The OIC believed that Mrs. Clinton knew precisely where the records were and had reviewed them during the presidential campaign. According to the National Archives version of the memo: “The evidence supports the conclusion that Hillary Clinton reviewed the billing records in detail in February-March 1992, and that she retained a copy of the records for reference and use during 1992-1995.”

Undisclosed until today—that is, censored from the National Archives version of the memo—is the prosecutors’ conclusion about what this would mean to a jury: “a reasonable jury is likely to conclude that her statements to investigators during 1994-1996 were inaccurate and misleading [and] were made with the knowledge of their falsity. Hillary Clinton, Hubbell and Vince Foster’s concealment and destruction of the relevant records is substantial corroborative evidence of their consciousness of guilt.”

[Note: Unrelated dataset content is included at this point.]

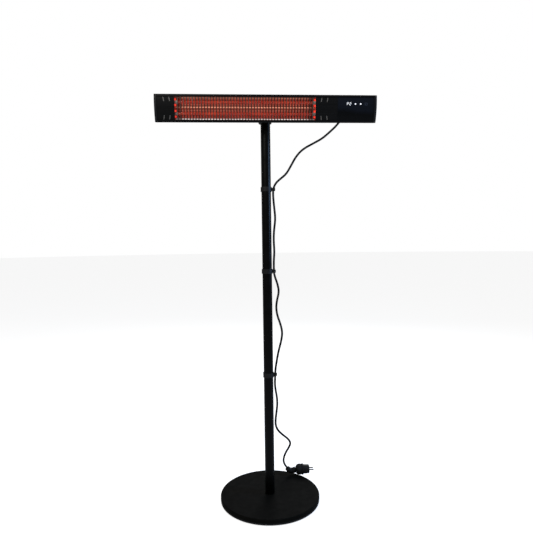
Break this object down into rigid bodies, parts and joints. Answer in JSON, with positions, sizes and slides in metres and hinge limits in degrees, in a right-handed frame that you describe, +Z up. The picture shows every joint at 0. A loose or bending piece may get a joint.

The National Archives version of the memo continues: “What, then, are the crimes under consideration? Between January 1994 and February 1996 both Hillary Clinton and Hubbell made numerous sworn statements to the RTC, the FDIC, the Senate and the House of Representatives, and to OIC. Each of these reflected and embodied materially inaccurate stories relating to: how [the Rose Law Firm] came to be retained by [Madison Guaranty]; Hillary Clinton’s role in the [Castle Grande] venture; Hillary Clinton’s role in representing [Madison] before state agencies; Hubbell’s representations to the RTC and FDIC regarding Hillary Clinton’s role in the [Castle Grande] venture; and the removal of records from [the Rose firm]. The question, generally, is not whether the statements are inaccurate, but whether they are willfully so.”

Sound familiar? As in Whitewater, Mrs. Clinton now faces questions about missing records—the thousands of emails supposedly deleted forever from her computer.

As in Whitewater, a series of shifting explanations seem to dig her deeper into a hole.

As in Whitewater, she works behind a phalanx of lawyers well-schooled in Clinton damage control—indeed some of the very same lawyers who steered her through the OIC investigation.

In the end, Mrs. Clinton defeated the OIC. Prosecutors decided not to seek an indictment from a grand jury, concluding that they could not win the largely circumstantial case against such a popular, high-profile defendant.

Also looming large in the OIC’s thinking: Monica Lewinsky. The Lewinsky investigation was hurtling along a separate track. Prosecutors were convinced they had overwhelming evidence that President Clinton had committed perjury and obstruction of justice in the Lewinsky case.

The case against Mrs. Clinton was abandoned and the full focus of the OIC turned to Lewinsky.

As one prosecutor later remarked, “Monica saved Hillary.”